> _WHAT THE EXERCISE ASKS_: Give the data again, word for word.

> _DATASET EXTRACT_:
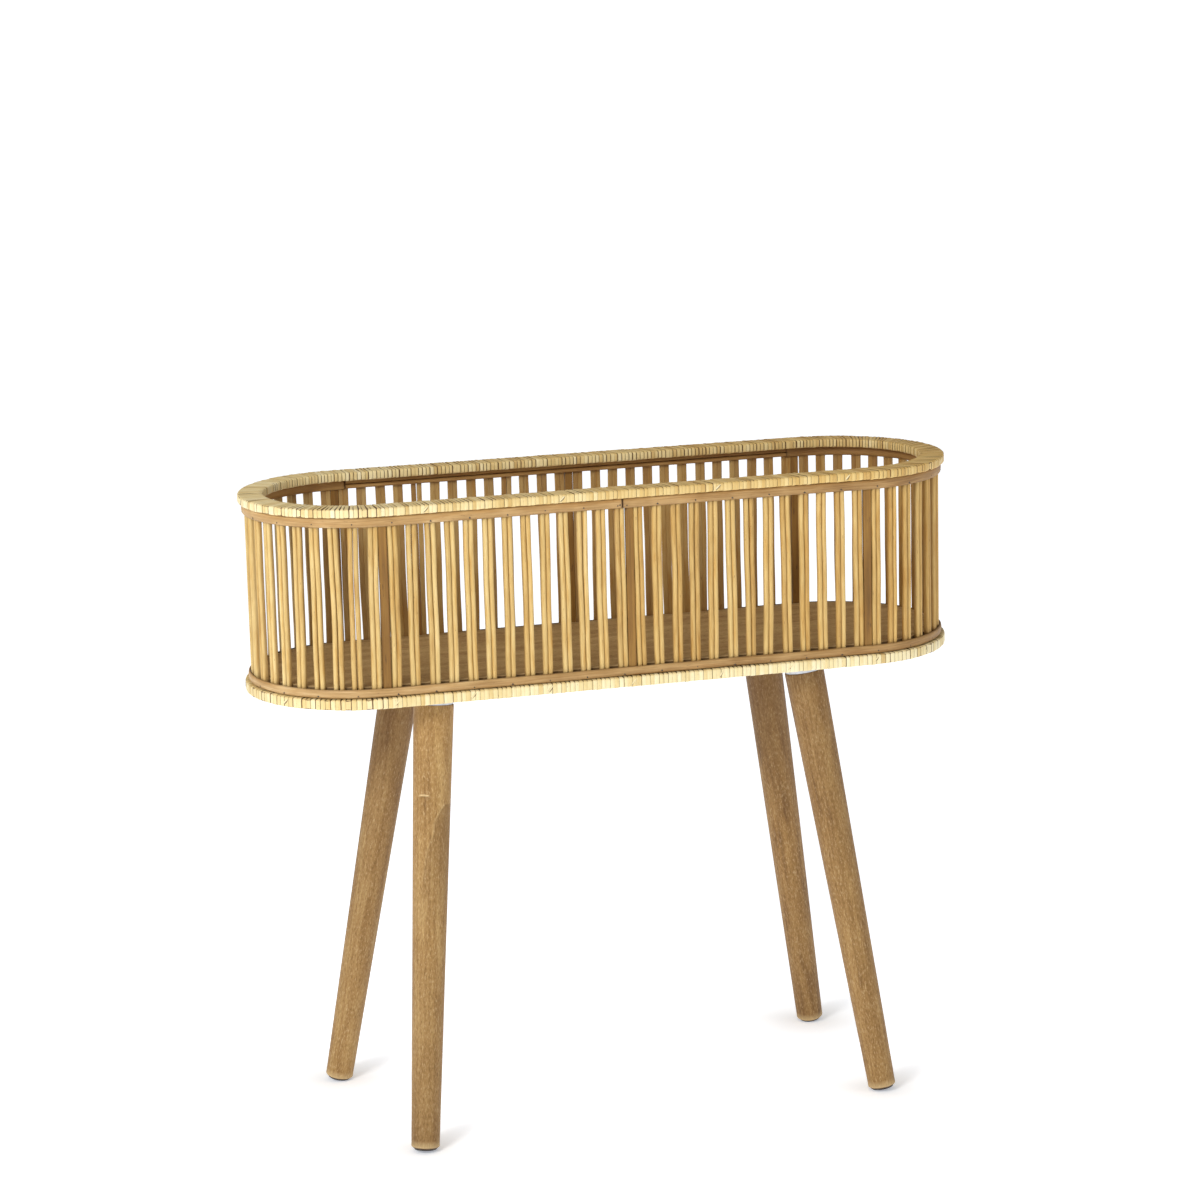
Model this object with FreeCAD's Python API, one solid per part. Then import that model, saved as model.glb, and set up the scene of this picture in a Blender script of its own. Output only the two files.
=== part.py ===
import FreeCAD, Part
import math
import os

# A tall planter: a long open basket of paired rattan reeds, with a bound hoop above and below, on a
# round-ended base board. The reeds are flat towards the inside, where rods and strips line their
# tops, and round towards the outside, where flat bands hold them. Four tapered wooden legs screw into
# slanted steel plates under the board. Lengths are in millimetres. X runs along the basket, the front
# looks towards minus Y, Z is up and the floor is at zero.

V = FreeCAD.Vector

# The plan: two straight sides joined by half-round ends, measured on the middle line of the reeds
straight_length = 542.3
end_radius = 119.5

# The reed wall
pair_pitch = 20.86
reed_width = 5.4
reed_depth = 5.4
reed_gap = 0.3
reed_length = 195.0
post_side_gap = 0.3
post_recess = 0.2
post_edge = 0.6

# The flat bands nailed round the outside
band_gap = 0.1
band_thickness = 2.8
upper_band_height = 11.0
lower_band_height = 10.0
band_joint = 0.5
upper_joint_x = -8.5
lower_joint_x = 10.4

# The lining under the top hoop: two thin rods along each straight side and a flat strip round each
# end, which laps past the end posts
lining_gap = 0.2
lining_joint = 0.5
rod_diameter = 5.0
strip_thickness = 2.6
strip_height = 11.0
strip_lap = 10.6

# The two hoops, each a solid core in a tight binding of cane peel
rim_overhang = 3.75
top_rim_depth = 28.0
top_rim_height = 10.0
bottom_rim_height = 12.0
cane_thickness = 1.0
rim_edge_share = 1.5

# The base board inside the bottom hoop
board_thickness = 20.0
board_gap = 0.3
board_recess = 2.6

# The legs
basket_height = 493.0
leg_top_diameter = 44.0
leg_bottom_diameter = 31.0
leg_edge = 1.5
leg_inset = 59.5
glide_diameter = 25.0
glide_thickness = 2.0

# The slanted plates and what holds each leg to its plate
plate_size = 58.0
plate_corner = 6.0
plate_thickness = 2.0
plate_margin = 3.5
seat_drop = 13.6
seat_margin = 1.0
boss_flare = 2.5
bolt_diameter = 8.0
bolt_gap = 0.05
bolt_depth = 30.0
bolt_end = 1.5
bolt_hole_end = 2.0
bush_wall = 2.5
bush_height_share = 0.5
screw_inset = 8.0
screw_diameter = 3.8
screw_head_diameter = 8.4
screw_head_height = 2.2
screw_gap = 0.2
screw_depth_share = 0.7

# Counts. What repeats is drawn with flats whose corners lie on the round
reeds_in_pair_count = 2
reed_front_count = 4
rod_side_count = 8
screw_side_count = 6
bolt_side_count = 12
leg_side_count = 24
nut_side_count = 6
half_turn = 180.0

# Each leg: name, side along X, side along Y, lean from upright and heading from the X axis in degrees
LEG_ANGLES = [
    ("front_left", -1, -1, 8.8, 56.7),
    ("rear_left", -1, 1, 11.0, 30.0),
    ("front_right", 1, -1, 10.1, 34.2),
    ("rear_right", 1, 1, 11.3, 37.6),
]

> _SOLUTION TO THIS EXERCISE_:
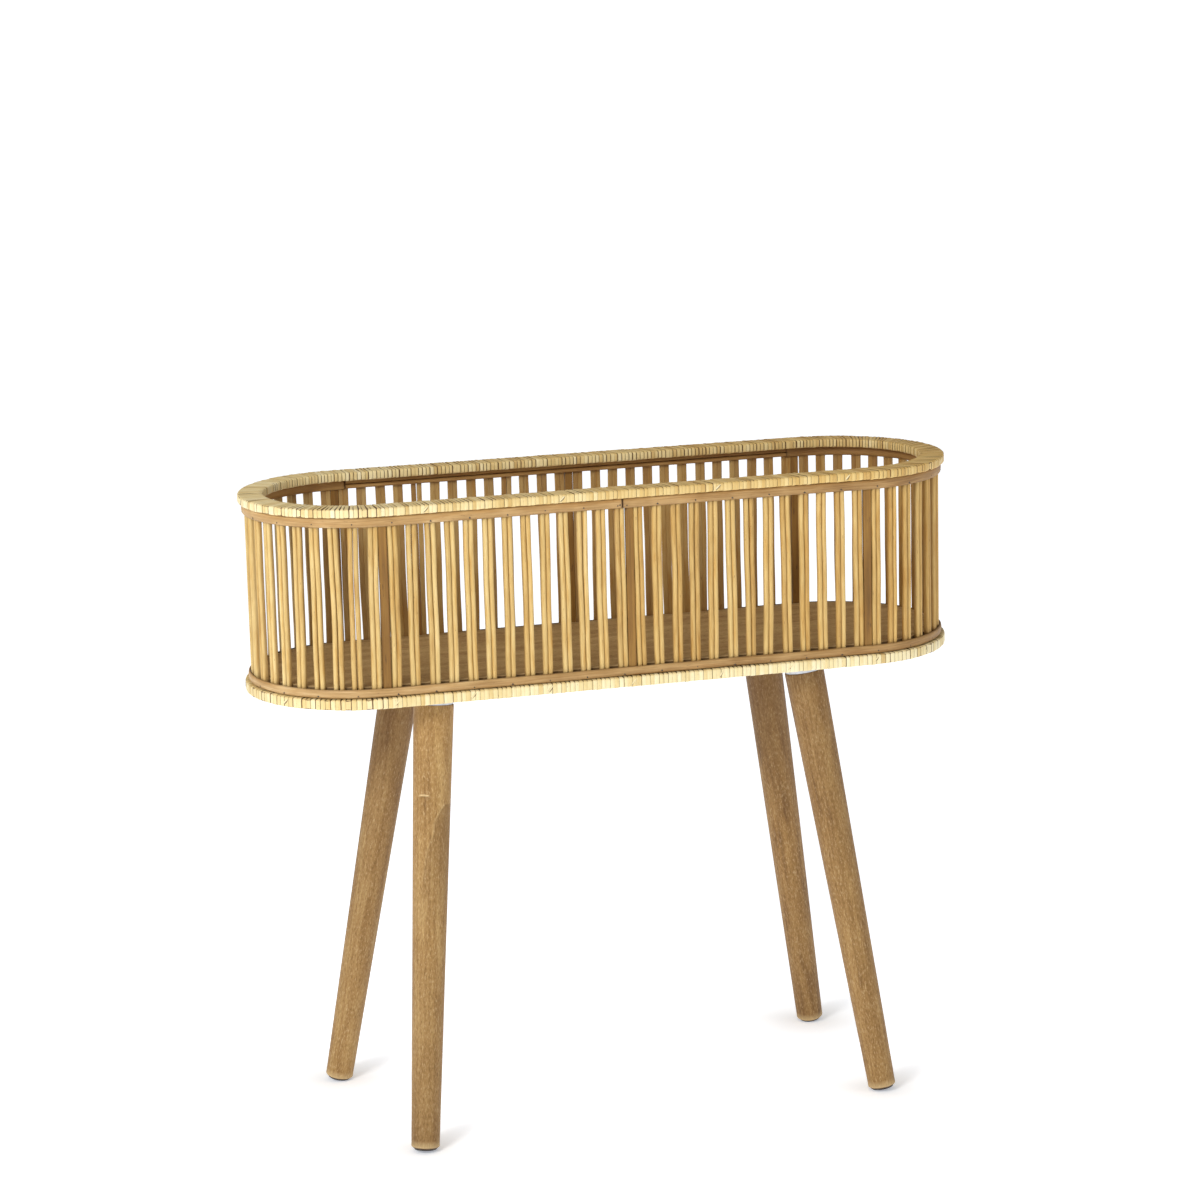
Model this object with FreeCAD's Python API, one solid per part. Then import that model, saved as model.glb, and set up the scene of this picture in a Blender script of its own. Output only the two files.
=== part.py ===
import FreeCAD, Part
import math
import os

# A tall planter: a long open basket of paired rattan reeds, with a bound hoop above and below, on a
# round-ended base board. The reeds are flat towards the inside, where rods and strips line their
# tops, and round towards the outside, where flat bands hold them. Four tapered wooden legs screw into
# slanted steel plates under the board. Lengths are in millimetres. X runs along the basket, the front
# looks towards minus Y, Z is up and the floor is at zero.

V = FreeCAD.Vector

# The plan: two straight sides joined by half-round ends, measured on the middle line of the reeds
straight_length = 542.3
end_radius = 119.5

# The reed wall
pair_pitch = 20.86
reed_width = 5.4
reed_depth = 5.4
reed_gap = 0.3
reed_length = 195.0
post_side_gap = 0.3
post_recess = 0.2
post_edge = 0.6

# The flat bands nailed round the outside
band_gap = 0.1
band_thickness = 2.8
upper_band_height = 11.0
lower_band_height = 10.0
band_joint = 0.5
upper_joint_x = -8.5
lower_joint_x = 10.4

# The lining under the top hoop: two thin rods along each straight side and a flat strip round each
# end, which laps past the end posts
lining_gap = 0.2
lining_joint = 0.5
rod_diameter = 5.0
strip_thickness = 2.6
strip_height = 11.0
strip_lap = 10.6

# The two hoops, each a solid core in a tight binding of cane peel
rim_overhang = 3.75
top_rim_depth = 28.0
top_rim_height = 10.0
bottom_rim_height = 12.0
cane_thickness = 1.0
rim_edge_share = 1.5

# The base board inside the bottom hoop
board_thickness = 20.0
board_gap = 0.3
board_recess = 2.6

# The legs
basket_height = 493.0
leg_top_diameter = 44.0
leg_bottom_diameter = 31.0
leg_edge = 1.5
leg_inset = 59.5
glide_diameter = 25.0
glide_thickness = 2.0

# The slanted plates and what holds each leg to its plate
plate_size = 58.0
plate_corner = 6.0
plate_thickness = 2.0
plate_margin = 3.5
seat_drop = 13.6
seat_margin = 1.0
boss_flare = 2.5
bolt_diameter = 8.0
bolt_gap = 0.05
bolt_depth = 30.0
bolt_end = 1.5
bolt_hole_end = 2.0
bush_wall = 2.5
bush_height_share = 0.5
screw_inset = 8.0
screw_diameter = 3.8
screw_head_diameter = 8.4
screw_head_height = 2.2
screw_gap = 0.2
screw_depth_share = 0.7

# Counts. What repeats is drawn with flats whose corners lie on the round
reeds_in_pair_count = 2
reed_front_count = 4
rod_side_count = 8
screw_side_count = 6
bolt_side_count = 12
leg_side_count = 24
nut_side_count = 6
half_turn = 180.0

# Each leg: name, side along X, side along Y, lean from upright and heading from the X axis in degrees
LEG_ANGLES = [
    ("front_left", -1, -1, 8.8, 56.7),
    ("rear_left", -1, 1, 11.0, 30.0),
    ("front_right", 1, -1, 10.1, 34.2),
    ("rear_right", 1, 1, 11.3, 37.6),
]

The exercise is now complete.